News: Debt ceiling: What’s next for the US debt limit

 

 

US lawmakers have temporarily put off a dangerous game of brinkmanship over lifting the debt ceiling – a limit on how much the US government can borrow.

Treasury Secretary Janet Yellen had warned Congress that the country would reach its ceiling by 18 October.

Republicans dared Democrats to resolve the conflict alone. Democrats called that move reckless. The showdown prompted fears of a default on the national debt.

But with the deadline only days away, Congress has voted to extend the debt limit through early December, putting off the drama for a few weeks.

Default is still unlikely and has never happened in US history but if it did, it would have catastrophic implications for the US and the global economy.

Impasses over the debt ceiling are not new in Washington politics, but amid a sluggish economic recovery from the ongoing Covid-19 pandemic, there were some jitters in financial markets.

Here’s what you need to know about the debt ceiling debate.


What is the debt ceiling?

The US government spends more money than it collects in taxes, so it borrows to make up for the shortfall.

Borrowing is done via the US Treasury, through the issuing of bonds. US government bonds are seen as among the world’s safest and most reliable investments.

In 1939, Congress established an aggregate limit or “ceiling” on how much debt the government can accumulate.

The ceiling has been lifted on more than 100 occasions to allow the government to borrow more. Congress often acts on it in a bipartisan manner and it is rarely the subject of a political standoff.

As the country has become more bitterly partisan, however, lawmakers have used the debt ceiling vote as leverage against other issues.

In a 2013 standoff, the last time the US was in serious danger of going over a “debt cliff”, Republicans put up a blockade over the spending plans of President Barack Obama, a Democrat.

What would have happened without a raise?

For the first time ever, sometime in the second half of October, the US would have defaulted on its debts – which currently stand at around $28tn (£21tn).

Such an event would cause delays or bring service adjustments to every single government program currently available, while also affecting federal funding for individual states.
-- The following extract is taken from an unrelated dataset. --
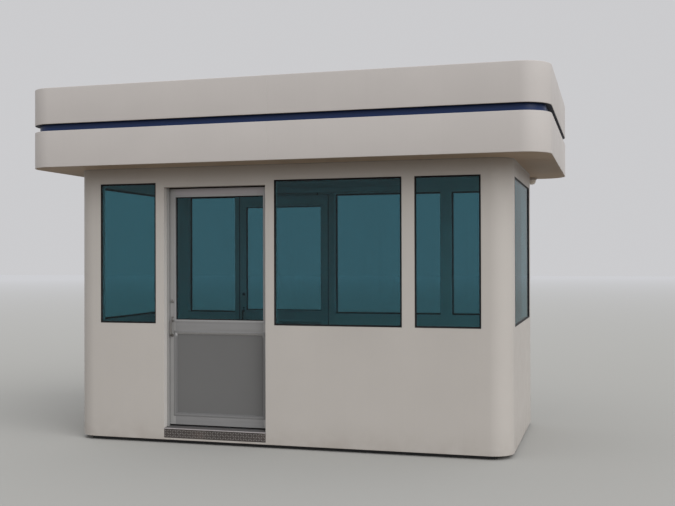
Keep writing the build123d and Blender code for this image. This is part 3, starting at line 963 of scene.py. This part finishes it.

A Goldman Sachs report has estimated the US Treasury would need to halt more than 40% of expected payments and financial aid to US households.

The Pentagon released a statement last week expressing concern that service members too may not be paid in full or on time.

The default may also trigger a spike in interest rates and ruin America’s creditworthiness, making the US a more expensive place to live and damaging the economy. It would also bring turmoil to the stock market.

In a Wall Street Journal opinion piece last month, Secretary Yellen warned of “a historic financial crisis” that would leave the US “permanently weaker” if the debt ceiling was not raised.

Not raising – or temporarily suspending – the debt ceiling also threatens the health of the global economy, which would compound the impacts of the ongoing once-in-a-century public health crisis.

Investors around the world may sell-off US assets and become less trusting of the US dollar, which has functioned as the world’s reserve currency for decades.

The International Monetary Fund (IMF) has called for an end to Washington’s “counterproductive brinkmanship” over the debt ceiling. It also suggested the cap should be replaced with an alternative financial mechanism.